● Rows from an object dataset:

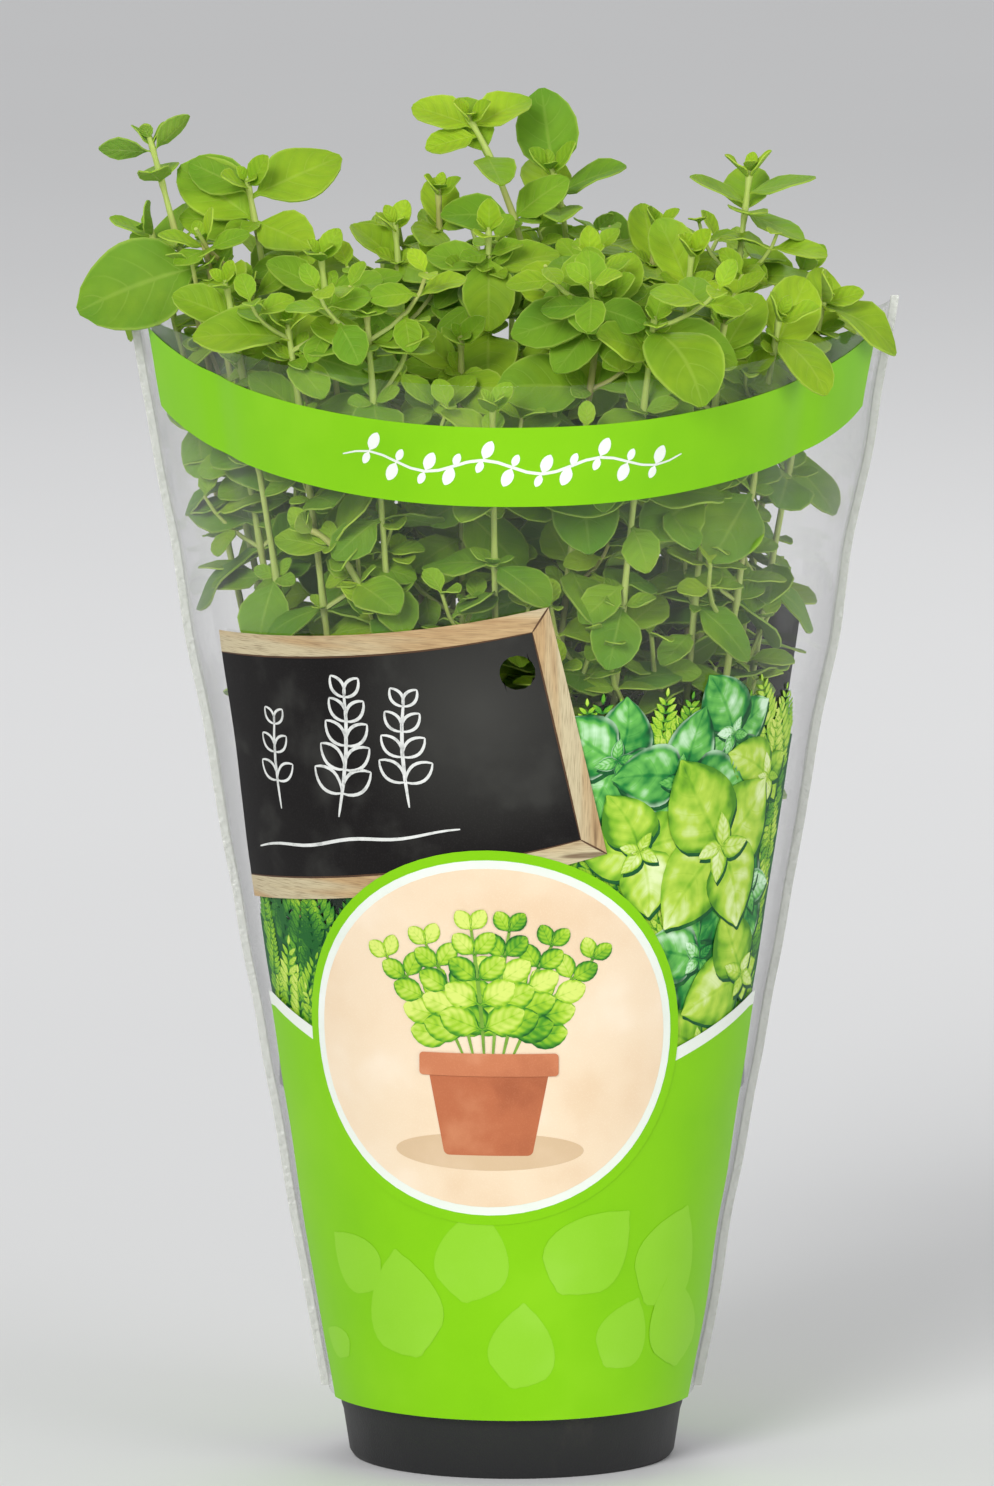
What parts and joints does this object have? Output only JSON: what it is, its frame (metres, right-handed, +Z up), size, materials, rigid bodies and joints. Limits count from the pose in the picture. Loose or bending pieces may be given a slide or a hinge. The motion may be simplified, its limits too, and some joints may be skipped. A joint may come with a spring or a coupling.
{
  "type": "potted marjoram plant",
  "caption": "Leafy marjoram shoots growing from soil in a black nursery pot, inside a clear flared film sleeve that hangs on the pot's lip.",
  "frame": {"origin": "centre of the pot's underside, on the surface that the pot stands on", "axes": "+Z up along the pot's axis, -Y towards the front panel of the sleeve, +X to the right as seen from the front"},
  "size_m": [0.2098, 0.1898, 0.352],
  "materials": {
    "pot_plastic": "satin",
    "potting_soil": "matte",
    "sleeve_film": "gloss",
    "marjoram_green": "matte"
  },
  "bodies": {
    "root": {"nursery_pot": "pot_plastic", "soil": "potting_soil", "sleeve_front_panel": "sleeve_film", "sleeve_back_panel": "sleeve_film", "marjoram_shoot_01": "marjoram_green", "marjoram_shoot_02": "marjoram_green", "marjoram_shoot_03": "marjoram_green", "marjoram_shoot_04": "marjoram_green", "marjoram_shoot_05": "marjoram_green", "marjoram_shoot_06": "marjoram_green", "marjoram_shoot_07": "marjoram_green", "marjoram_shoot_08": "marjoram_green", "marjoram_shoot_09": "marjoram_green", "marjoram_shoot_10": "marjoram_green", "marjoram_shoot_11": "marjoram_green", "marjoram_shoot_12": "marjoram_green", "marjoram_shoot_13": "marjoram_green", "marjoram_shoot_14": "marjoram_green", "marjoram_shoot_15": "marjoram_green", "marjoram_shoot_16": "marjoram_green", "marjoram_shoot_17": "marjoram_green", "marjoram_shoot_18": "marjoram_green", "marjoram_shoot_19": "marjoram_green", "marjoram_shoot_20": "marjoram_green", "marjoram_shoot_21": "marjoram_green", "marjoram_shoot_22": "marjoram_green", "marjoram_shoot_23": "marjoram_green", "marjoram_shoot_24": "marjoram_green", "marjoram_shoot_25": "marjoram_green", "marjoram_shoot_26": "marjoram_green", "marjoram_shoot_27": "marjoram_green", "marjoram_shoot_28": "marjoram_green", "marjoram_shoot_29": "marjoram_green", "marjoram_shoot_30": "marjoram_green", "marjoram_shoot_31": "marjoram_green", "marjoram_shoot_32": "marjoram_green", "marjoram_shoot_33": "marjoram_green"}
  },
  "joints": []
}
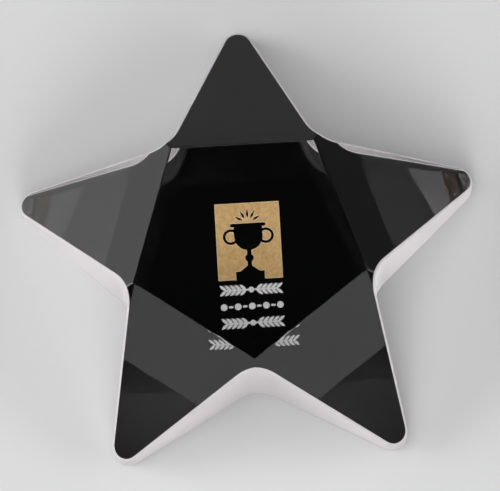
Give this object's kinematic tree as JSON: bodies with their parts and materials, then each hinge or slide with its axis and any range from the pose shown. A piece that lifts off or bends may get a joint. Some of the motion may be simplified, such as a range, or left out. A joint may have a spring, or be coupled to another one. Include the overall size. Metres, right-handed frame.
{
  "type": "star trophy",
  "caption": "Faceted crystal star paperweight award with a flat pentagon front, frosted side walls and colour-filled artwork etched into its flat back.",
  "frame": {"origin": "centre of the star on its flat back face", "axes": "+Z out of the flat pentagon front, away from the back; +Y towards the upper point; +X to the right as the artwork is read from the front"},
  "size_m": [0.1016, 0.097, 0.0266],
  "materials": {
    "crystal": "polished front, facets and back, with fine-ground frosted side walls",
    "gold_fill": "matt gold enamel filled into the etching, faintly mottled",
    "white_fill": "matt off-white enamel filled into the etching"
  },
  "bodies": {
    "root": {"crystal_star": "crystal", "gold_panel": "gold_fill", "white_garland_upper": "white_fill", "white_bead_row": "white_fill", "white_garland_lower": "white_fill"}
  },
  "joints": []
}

● REQUEST: Copy each line containing the word "frame" from the data.

● CORRECT RESPONSE:
What parts and joints does this object have? Output only JSON: what it is, its frame (metres, right-handed, +Z up), size, materials, rigid bodies and joints. Limits count from the pose in the picture. Loose or bending pieces may be given a slide or a hinge. The motion may be simplified, its limits too, and some joints may be skipped. A joint may come with a spring or a coupling.
  "frame": {"origin": "centre of the pot's underside, on the surface that the pot stands on", "axes": "+Z up along the pot's axis, -Y towards the front panel of the sleeve, +X to the right as seen from the front"},
Give this object's kinematic tree as JSON: bodies with their parts and materials, then each hinge or slide with its axis and any range from the pose shown. A piece that lifts off or bends may get a joint. Some of the motion may be simplified, such as a range, or left out. A joint may have a spring, or be coupled to another one. Include the overall size. Metres, right-handed frame.
  "frame": {"origin": "centre of the star on its flat back face", "axes": "+Z out of the flat pentagon front, away from the back; +Y towards the upper point; +X to the right as the artwork is read from the front"},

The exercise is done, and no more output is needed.